Requirement: Set down exactly the lines of the listing below, please, beginning with the first and ending with the line that holds "gullets and the".

Given data:

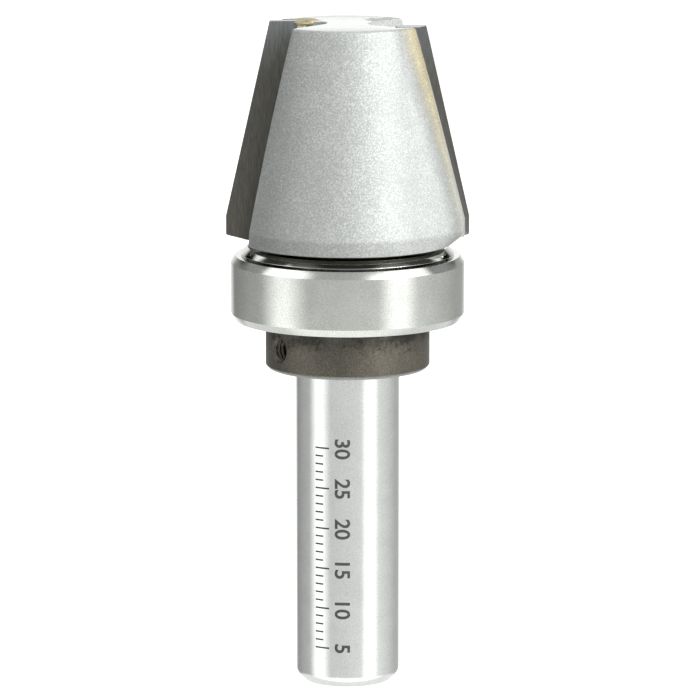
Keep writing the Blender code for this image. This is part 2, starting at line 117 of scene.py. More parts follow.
class FluteSizes(bpy.types.PropertyGroup):
    """The gullets and the tips' seats"""

    top_edge: FloatVectorProperty(
        name="Top edge", default=(0.0067, 0.0061), size=2, subtype="XYZ_LENGTH", unit="LENGTH",
        description="Where the far wall meets the land, at the top",
    )
    base_edge: FloatVectorProperty(
        name="Base edge", default=(0.0121, 0.0041), size=2, subtype="XYZ_LENGTH", unit="LENGTH",
        description="Where the far wall meets the land, at the base",
    )
    top_slope: angle("Top slope", 53, "The far wall's direction in plan, at the top")
    base_slope: angle("Base slope", 50, "The far wall's direction in plan, at the base")
    top_root: length("Top root", 0.00255, "The radius of the gullet's root at the top")
    base_root: length("Base root", 0.0012, "The radius of the gullet's root at the base")
    taper: angle("Taper", 12.75, "Of the cutting edge, seen square to the tip's face")
    lean: angle("Lean", 5.6, "How far the tip leans back as it rises")
    hook: angle("Hook", 3, "How far the tip's face hooks back as it runs in")
    relief: angle("Relief", 10, "The clearance of the ground flank")
    tip_width: length("Tip width", 0.0036, "Across the tip's face")
    tip_thickness: length("Tip thickness", 0.0021, "From the tip's face to its back")
    tip_step: length("Tip step", 0.00012, "How far the tip stands in front of the gullet's wall")
    foot_height: length("Tip foot", 0.0009, "From the head's base to the tip's outer corner")
    straight_height: length("Straight edge", 0.00235, "The straight edge under the taper")
    braze: length("Braze", 0.00014, "The braze behind and beside a tip")
    bead_foot: length("Bead foot", 0.0005, "Width of the bead of braze beside a tip, at its foot")
    bead_top: length("Bead top", 0.0011, "Width of the bead of braze beside a tip, at its top")
    pool: FloatVectorProperty(
        name="Braze pool", default=(0.00215, 0.00125, 0.00046), size=3, subtype="XYZ_LENGTH", unit="LENGTH",
        description="Half the width, depth and height of the pool of braze at a tip's upper inner corner",
    )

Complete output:
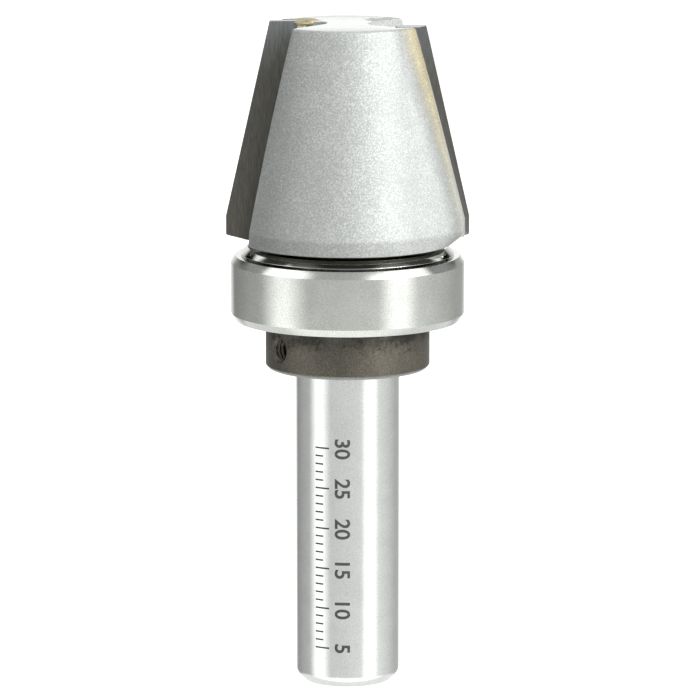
Keep writing the Blender code for this image. This is part 2, starting at line 117 of scene.py. More parts follow.
class FluteSizes(bpy.types.PropertyGroup):
    """The gullets and the tips' seats"""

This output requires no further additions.